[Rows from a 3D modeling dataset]
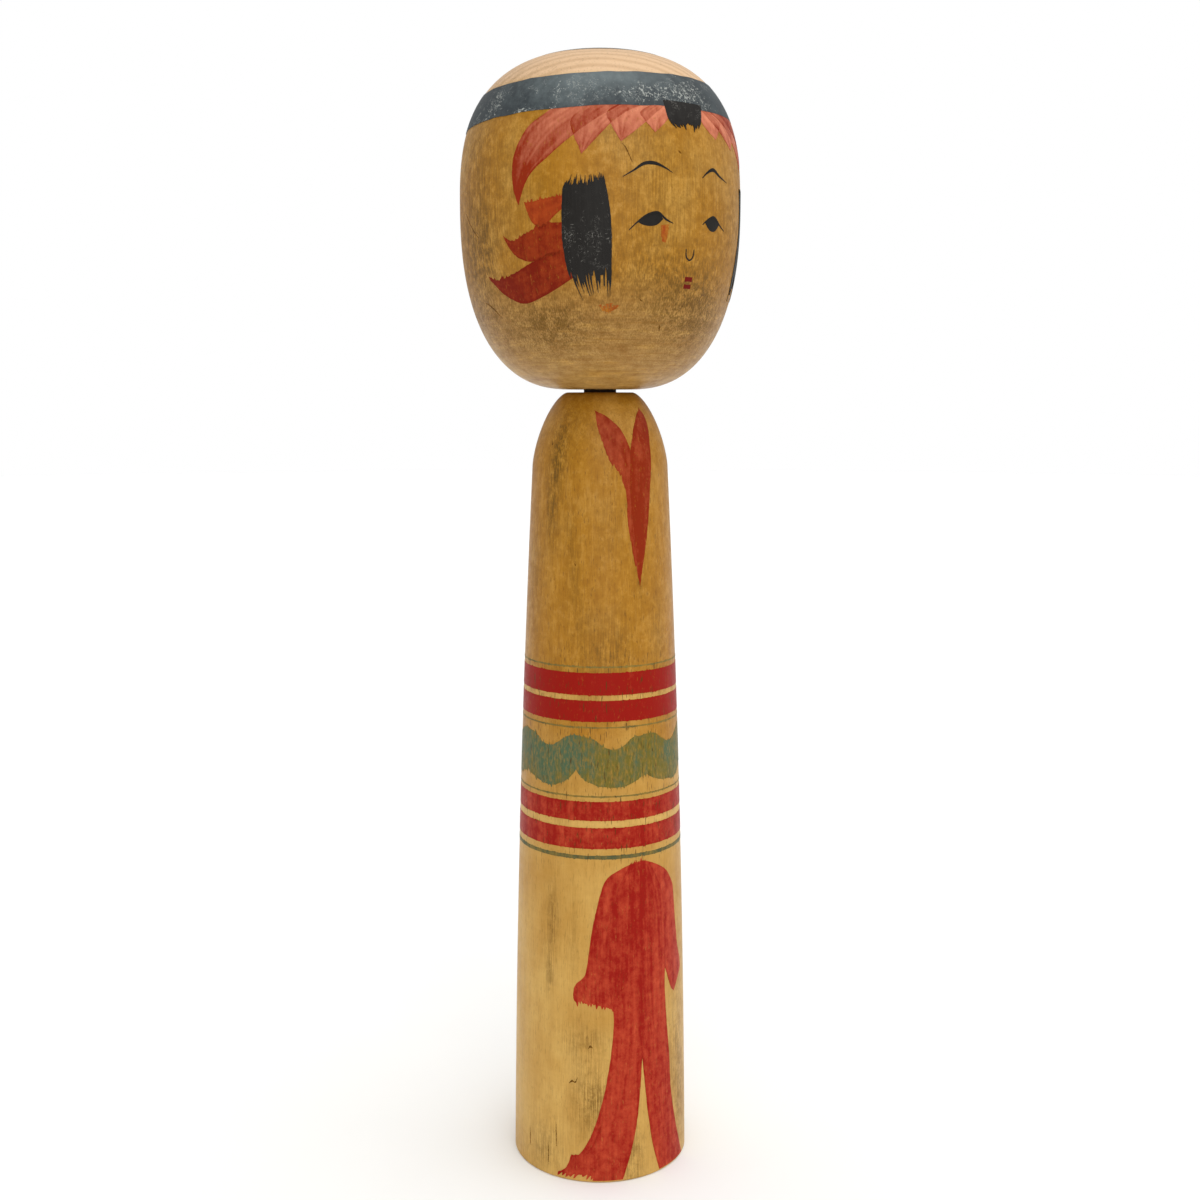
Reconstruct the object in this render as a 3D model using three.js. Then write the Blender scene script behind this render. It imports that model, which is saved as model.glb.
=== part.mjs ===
// A kokeshi: a lathe-turned wooden doll in three pieces, a tapered body, a rounded head, and the
// dowel in the neck that the head turns on.
// Millimetres, +Z up. The origin is the centre of the base, and the turning axis is Z.

import * as THREE from 'three';

// ---- Driving dimensions -----------------------------------------------------------------

const BODY = {
  height: 214.2,
  baseRadius: 24.45,
  baseEdge: 0.4, // the sanded corner round the base
  shoulderHeight: 194.5, // where the long taper ends and the shoulder starts to close in
  shoulderRadius: 18.35,
  sideSwell: 0.98, // how far the taper bellies out from a straight line, half way up
  shoulderPower: 1.6, // under 2, so the shoulder meets the flat top at a crisp corner
  topRadius: 8.8, // the flat on top that faces the head
};

const HEAD = {
  height: 86.4,
  radius: 37.05,
  widestHeight: 47.4, // height of the widest ring above the underside
  crownPower: 2.72, // over 2, so the crown is squarer than an ellipse
  jawPower: 2.4,
  undersideRadius: 8,
};

const NECK_GAP = 0.8; // the daylight between the body's top and the head's underside

const PEG = {
  radius: 4.35,
  chamfer: 0.8,
  depthInBody: 24,
  depthInHead: 20,
};

const SOCKET = {
  clearance: 0.3, // all round the peg, in both turnings
  endSpace: 1.5, // left beyond the peg's end, for air in the body and glue in the head
  mouthChamfer: 0.5,
  drillPointAngle: THREE.MathUtils.degToRad(118),
};

const SEGMENTS_ROUND = 64;
const TAPER_STEPS = 12;
const ROUND_STEPS = 14;

// ---- Outline helpers: an outline is a list of (radius, height) points --------------------

const point = (radius, height) => new THREE.Vector2(radius, height);

// The two factors of a superellipse quarter, cos^(2/power) and sin^(2/power), at each of its steps.
function quarterSteps(power, steps) {
  return Array.from({ length: steps + 1 }, (_, step) => {
    const angle = (Math.PI / 2) * (step / steps);
    return {
      across: step === steps ? 0 : Math.cos(angle) ** (2 / power),
      along: Math.sin(angle) ** (2 / power),
    };
  });
}

// A superellipse quarter that leaves `side` upright and arrives level at `end`.
function roundFromTo(side, end, power) {
  return quarterSteps(power, ROUND_STEPS).map(({ across, along }) => point(
    end.x + (side.x - end.x) * across,
    side.y + (end.y - side.y) * along,
  ));
}

// A drilled socket's wall from its mouth to the drill point on the axis. `inward` is -1 for a
// socket that goes down from `mouthHeight` and +1 for one that goes up.
function socketOutline(mouthHeight, depth, inward) {
  const radius = PEG.radius + SOCKET.clearance;
  const pointLength = radius / Math.tan(SOCKET.drillPointAngle / 2);
  return [
    point(radius + SOCKET.mouthChamfer, mouthHeight),
    point(radius, mouthHeight + inward * SOCKET.mouthChamfer),
    point(radius, mouthHeight + inward * depth),
    point(0, mouthHeight + inward * (depth + pointLength)),
  ];
}

// ---- The three outlines, each from the axis round to the axis ---------------------------

// The taper's radius: a straight line from base to shoulder with a shallow parabola of swell.
// Above the shoulder it runs on straight, for the shoulder to fall away from.
function taperRadius(height) {
  const share = height / BODY.shoulderHeight;
  const straight = BODY.baseRadius + (BODY.shoulderRadius - BODY.baseRadius) * share;
  const swell = share < 1 ? share * (1 - share) : 1 - share;
  return straight + 4 * BODY.sideSwell * swell;
}

function bodyOutline() {
  const base = [
    point(0, 0),
    point(BODY.baseRadius - BODY.baseEdge, 0),
  ];
  const taper = Array.from({ length: TAPER_STEPS + 1 }, (_, step) => {
    const height = BODY.baseEdge + (BODY.shoulderHeight - BODY.baseEdge) * (step / TAPER_STEPS);
    return point(taperRadius(height), height);
  });
  const rise = BODY.height - BODY.shoulderHeight;
  const fall = taperRadius(BODY.height) - BODY.topRadius;
  const shoulder = quarterSteps(BODY.shoulderPower, ROUND_STEPS).slice(1).map((quarter) => {
    const height = BODY.shoulderHeight + rise * quarter.along;
    return point(taperRadius(height) - fall * (1 - quarter.across), height);
  });
  const socketDepth = PEG.depthInBody + SOCKET.endSpace;
  return [...base, ...taper, ...shoulder, ...socketOutline(BODY.height, socketDepth, -1)];
}

function headOutline(underside) {
  const widest = point(HEAD.radius, underside + HEAD.widestHeight);
  const jaw = roundFromTo(widest, point(HEAD.undersideRadius, underside), HEAD.jawPower);
  const crown = roundFromTo(widest, point(0, underside + HEAD.height), HEAD.crownPower);
  const socket = socketOutline(underside, PEG.depthInHead + SOCKET.endSpace, 1);
  return [...socket.reverse(), ...jaw.reverse(), ...crown.slice(1)];
}

function pegOutline(bottom, top) {
  return [
    point(0, bottom),
    point(PEG.radius - PEG.chamfer, bottom),
    point(PEG.radius, bottom + PEG.chamfer),
    point(PEG.radius, top - PEG.chamfer),
    point(PEG.radius - PEG.chamfer, top),
    point(0, top),
  ];
}

// ---- Materials -------------------------------------------------------------------------

function wood(color, roughness) {
  return new THREE.MeshStandardMaterial({ color, roughness, metalness: 0 });
}

const waxedDogwood = wood(0xbe8c48, 0.45);
const paleCrownDogwood = wood(0xc69a5c, 0.45);
const darkDowel = wood(0x5a3f22, 0.7);

// ---- Assembly ----------------------------------------------------------------------------

// A piece turned round Z: LatheGeometry turns its outline round Y, so it is stood upright here.
function turned(name, outline, material) {
  const geometry = new THREE.LatheGeometry(outline, SEGMENTS_ROUND);
  geometry.rotateX(Math.PI / 2);
  const mesh = new THREE.Mesh(geometry, material);
  mesh.name = name;
  return mesh;
}

const headUnderside = BODY.height + NECK_GAP;

const kokeshi = new THREE.Group();
kokeshi.add(turned('body', bodyOutline(), waxedDogwood));
kokeshi.add(turned('head', headOutline(headUnderside), paleCrownDogwood));
kokeshi.add(turned(
  'neck_peg',
  pegOutline(BODY.height - PEG.depthInBody, headUnderside + PEG.depthInHead),
  darkDowel,
));

export default kokeshi;
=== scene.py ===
"""The look of a turned wooden doll: waxed dogwood, brushed dyes and ink, and the stage it stands on.

Every length is in metres unless a name or comment says millimetres. Painted shapes are written as
(degrees round from the front, millimetres up), the way a painter would mark them on the wood.
"""

import math

import bmesh
import bpy
import numpy as np
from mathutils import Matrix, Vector


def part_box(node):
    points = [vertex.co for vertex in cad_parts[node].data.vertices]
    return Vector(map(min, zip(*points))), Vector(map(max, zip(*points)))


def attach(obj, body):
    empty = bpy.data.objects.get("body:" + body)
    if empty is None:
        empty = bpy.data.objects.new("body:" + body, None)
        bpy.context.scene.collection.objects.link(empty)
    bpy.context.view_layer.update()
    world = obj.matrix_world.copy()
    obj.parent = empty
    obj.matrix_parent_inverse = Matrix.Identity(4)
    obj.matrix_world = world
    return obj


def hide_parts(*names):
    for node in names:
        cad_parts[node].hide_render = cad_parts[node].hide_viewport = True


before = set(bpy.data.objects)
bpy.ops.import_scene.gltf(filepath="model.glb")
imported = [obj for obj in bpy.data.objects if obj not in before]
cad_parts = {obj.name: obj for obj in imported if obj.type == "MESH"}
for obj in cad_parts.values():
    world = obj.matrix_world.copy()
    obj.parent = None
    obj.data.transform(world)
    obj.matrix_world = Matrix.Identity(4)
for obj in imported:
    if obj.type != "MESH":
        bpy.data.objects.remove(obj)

bl_info = {
    "name": "Turned Dogwood Doll",
    "version": (1, 0, 0),
    "blender": (4, 5, 0),
    "location": "View3D > Sidebar > Doll",
    "description": "Builds the wood, the painted strokes and the studio of a turned and painted doll",
    "category": "Add Mesh",
}

MM = 0.001
PER_MM = 1.0 / MM
FULL_TURN = 2.0 * math.pi
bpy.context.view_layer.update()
BODY_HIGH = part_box("body")[1]
HEAD_LOW, HEAD_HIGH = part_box("head")
PEG_LOW, PEG_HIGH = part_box("neck_peg")
DRILL_POINT = math.radians(59.0)  # half of a drill's 118 degree point
MERGED = 0.0004 * MM  # points nearer to each other than this become one
SHARP = math.radians(38.0)  # edges that fold more than this are shaded sharp
FACE_DEGREE = 0.62  # millimetres across the face in one degree


def linear(hex_colour):
    """An sRGB hex colour as linear red, green, blue: the sRGB curve undone on each channel."""
    parts = [int(hex_colour[i : i + 2], 16) / 255.0 for i in (1, 3, 5)]
    return tuple(c / 12.92 if c <= 0.04045 else ((c + 0.055) / 1.055) ** 2.4 for c in parts)


def colour_property(name, description, hex_colour):
    return bpy.props.FloatVectorProperty(
        name=name,
        description=description,
        default=linear(hex_colour),
        subtype="COLOR",
        size=3,
        min=0.0,
        max=1.0,
    )


def length_property(name, description, default):
    return bpy.props.FloatProperty(
        name=name, description=description, default=default, min=0.0, unit="LENGTH"
    )


class DollTurning(bpy.types.PropertyGroup):
    """The sizes a turner would set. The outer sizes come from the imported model."""

    base_radius: length_property("Base radius", "Radius of the foot", BODY_HIGH.x)
    base_edge: length_property("Base edge", "Sanded corner round the foot", 0.4 * MM)
    shoulder_height: length_property("Shoulder height", "Where the taper ends", 194.5 * MM)
    shoulder_radius: length_property("Shoulder radius", "Radius where the taper ends", 18.35 * MM)
    side_swell: length_property("Side swell", "How far the taper bellies out half way up", 0.98 * MM)
    shoulder_power: bpy.props.FloatProperty(
        name="Shoulder power",
        description="Superellipse power of the shoulder; 2 is an ellipse",
        default=1.6,
    )
    top_radius: length_property("Top radius", "Radius of the flat that faces the head", 8.8 * MM)
    head_radius: length_property("Head radius", "Radius of the head at its widest", HEAD_HIGH.x)
    widest_height: length_property("Widest height", "Height of the widest ring above the chin", 47.4 * MM)
    crown_power: bpy.props.FloatProperty(
        name="Crown power", description="Superellipse power of the crown", default=2.72
    )
    jaw_power: bpy.props.FloatProperty(
        name="Jaw power", description="Superellipse power of the jaw", default=2.4
    )
    underside_radius: length_property("Underside radius", "Radius of the flat under the head", 8.0 * MM)
    peg_radius: length_property("Peg radius", "Radius of the dowel in the neck", PEG_HIGH.x)
    peg_chamfer: length_property("Peg chamfer", "Bevel at the dowel's ends", 0.8 * MM)
    socket_clearance: length_property("Socket clearance", "Gap all round the dowel", 0.3 * MM)
    socket_end_space: length_property("Socket end space", "Gap past the dowel's end", 1.5 * MM)
    mouth_chamfer: length_property("Mouth chamfer", "Bevel at a socket's mouth", 0.5 * MM)
    columns: bpy.props.IntProperty(
        name="Columns", description="Facets round a turned piece", default=320, min=32, max=512
    )


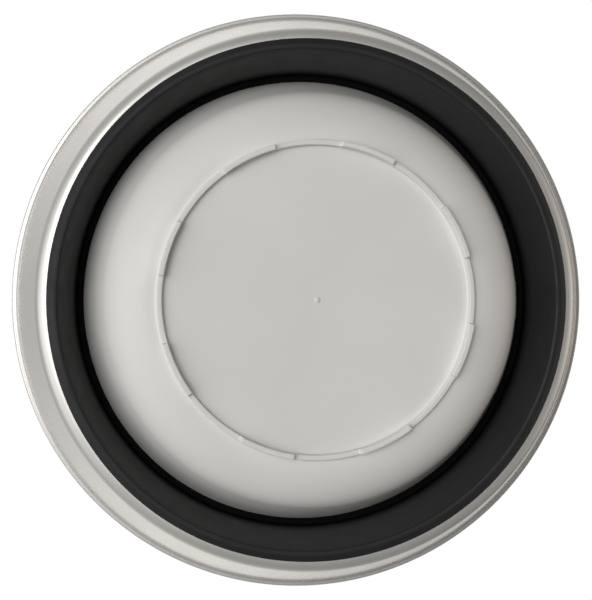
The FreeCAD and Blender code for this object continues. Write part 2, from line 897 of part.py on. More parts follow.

» Task requirements
Between the line containing "const headUnderside = BODY.height + NECK_GAP;" and the line containing "for node in" lies the part to return. Return it exactly, counting both of those lines.

» Exercise output
const headUnderside = BODY.height + NECK_GAP;

const kokeshi = new THREE.Group();
kokeshi.add(turned('body', bodyOutline(), waxedDogwood));
kokeshi.add(turned('head', headOutline(headUnderside), paleCrownDogwood));
kokeshi.add(turned(
  'neck_peg',
  pegOutline(BODY.height - PEG.depthInBody, headUnderside + PEG.depthInHead),
  darkDowel,
));

export default kokeshi;
=== scene.py ===
"""The look of a turned wooden doll: waxed dogwood, brushed dyes and ink, and the stage it stands on.

Every length is in metres unless a name or comment says millimetres. Painted shapes are written as
(degrees round from the front, millimetres up), the way a painter would mark them on the wood.
"""

import math

import bmesh
import bpy
import numpy as np
from mathutils import Matrix, Vector


def part_box(node):
    points = [vertex.co for vertex in cad_parts[node].data.vertices]
    return Vector(map(min, zip(*points))), Vector(map(max, zip(*points)))


def attach(obj, body):
    empty = bpy.data.objects.get("body:" + body)
    if empty is None:
        empty = bpy.data.objects.new("body:" + body, None)
        bpy.context.scene.collection.objects.link(empty)
    bpy.context.view_layer.update()
    world = obj.matrix_world.copy()
    obj.parent = empty
    obj.matrix_parent_inverse = Matrix.Identity(4)
    obj.matrix_world = world
    return obj


def hide_parts(*names):
    for node in names:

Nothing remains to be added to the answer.